終盤国会の対決法案に浮上した入管難民法改正案について、菅政権が今国会成立を断念した。収容されたスリランカ人女性の死亡で改正案への批判が高まる中、成果が見えない新型コロナウイルス対応で内閣支持率が急落。7月の東京都議選や秋までにある衆院選を考慮し自重を迫られた。成立を阻止した野党は対決姿勢を強める構えだ。
「重大な決断をしたい」。自民党の森山裕国対委員長は18日、立憲民主党の安住淳国対委員長にこう伝達。安住氏が「成立断念か」と詰め寄ると、「これ以上審議を進めない」と白旗を揚げた。
改正案は、不法滞在する外国人の収容長期化の解消が主眼だ。3月の女性死亡に野党が反発し、真相解明や女性が映った監視カメラの映像公開を要求。野党が提示した修正10項目を与党はほぼ丸のみしたものの、映像の扱いで折り合えず、採決強行か断念かの瀬戸際に追い込まれていた。
自民党幹部によると、成立断念は菅義偉首相が18日午前に決断した。

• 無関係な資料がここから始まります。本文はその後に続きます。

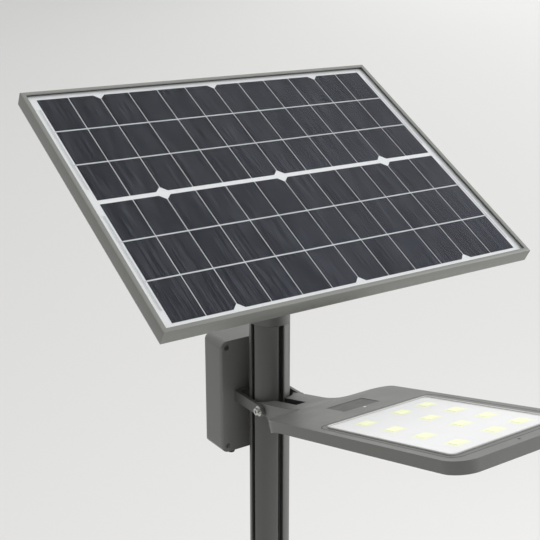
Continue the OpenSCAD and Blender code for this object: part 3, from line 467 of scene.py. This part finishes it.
class Surface:
    """Gathers the grids and flat fills of one piece, then makes its mesh."""

    def __init__(self, place: Array | None = None) -> None:
        """Starts an empty piece.

        Args:
            place: The matrix that carries the piece's own coordinates into the row frame.
        """
        self.place = np.eye(4) if place is None else place
        self.points: list[Array] = []
        self.faces: list[list[int]] = []
        self.marks: list[int] = []
        self.count = 0

    def add(self, points: Array, place: Array | None = None) -> int:
        """Stores points and returns the number of the first."""
        matrix = self.place if place is None else self.place @ place
        flat = points.reshape(-1, 3)
        self.points.append(flat @ matrix[:3, :3].T + matrix[:3, 3])
        self.count += len(flat)
        return self.count - len(flat)

    def grid(self, points: Array, around: bool = True, mark: int = 0, place: Array | None = None) -> None:
        """Adds a grid of quads whose rows follow each other.

        Args:
            points: Rows by columns by 3. Seen from outside, columns run to the right as rows go up.
            around: Whether each row closes on itself.
            mark: The number of the finish.
            place: A matrix inside the piece's own.
        """
        rows, columns = points.shape[:2]
        start = self.add(points, place)
        i = np.arange(rows - 1)[:, None] * columns
        j = np.arange(columns if around else columns - 1)[None]
        on = (j + 1) % columns
        quads = np.stack([i + j, i + on, i + columns + on, i + columns + j], axis=-1).reshape(-1, 4) + start
        self.faces.extend(quads.tolist())
        self.marks.extend([mark] * len(quads))

    def fill(self, rings: list[Array], height: float, up: bool = True, mark: int = 0,
             place: Array | None = None) -> None:
        """Adds a flat face between an outer ring and the rings of its holes.

        Args:
            rings: Outlines n by 2, the outer one first.
            height: The face's z.
            up: Whether it faces +z.
            mark: The number of the finish.
            place: A matrix inside the piece's own.
        """
        flat = np.concatenate(rings)
        start = self.add(np.column_stack([flat, np.full(len(flat), height)]), place)
        if len(rings) == 1:
            order = np.arange(len(flat)) if up else np.arange(len(flat))[::-1]
            faces = [(order + start).tolist()]
        else:
            found = np.array(tessellate_polygon([[Vector((*p, 0)) for p in ring] for ring in rings]))
            a, b, c = (flat[found[:, k]] for k in range(3))
            turn = (b - a)[:, 0] * (c - a)[:, 1] - (b - a)[:, 1] * (c - a)[:, 0]
            found = found[np.abs(turn) > 1e-14]
            turn = turn[np.abs(turn) > 1e-14]
            wrong = (turn > 0) != up
            found[wrong] = found[wrong][:, ::-1]
            faces = (found + start).tolist()
        self.faces.extend(faces)
        self.marks.extend([mark] * len(faces))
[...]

首相周辺は、報道各社の世論調査で支持率が急落し「首相が弱気になっている」と明かす。女性の遺族が来日しているタイミングで採決を強行すれば、世論のさらなる反発を招きかねないとの懸念もあったようだ。
今国会は6月16日の会期末まで1カ月を切ったが、国民投票法改正案や医療制度改革関連法案など重要法案が積み残しのまま。野党が義家弘介衆院法務委員長(自民)の解任決議案に続き、上川陽子法相の不信任決議案で抵抗する方針を示し、審議日程が一層窮屈になるのは不可避だった。
公明党の事情もあった。国政選挙並みに重視する7月4日の都議選を前に、人権が絡む法案で強引な手法は避けたかった。同党の山本香苗氏が参院法務委員長を務めていることもあり、自民党に「強行採決は絶対に困る」と伝えていたという。
成立断念について、自民党幹部は「政権にダメージがないと言えばうそになる」と認めた。公明党若手も「政権弱体化の表れだ。突っ込む体力がもうないんだろう」とため息をついた。
野党は勢いづいている。立憲民主党の枝野幸男代表は党会合で「成立断念という結果を勝ち取ることができた」と誇った。
内閣不信任決議案も焦点になりそうだ。提出すれば衆院を解散するとけん制する政府・与党に対し、枝野氏はコロナ禍を理由に慎重な考えを示していたが、立憲中堅は「衆院選直前だから出さない選択肢はない」と強調。内閣支持率の下落を受け、共産党も「重要な選択肢」(小池晃書記局長)と強気になっており、会期末に向けて与野党攻防が緊迫する可能性も出てきた。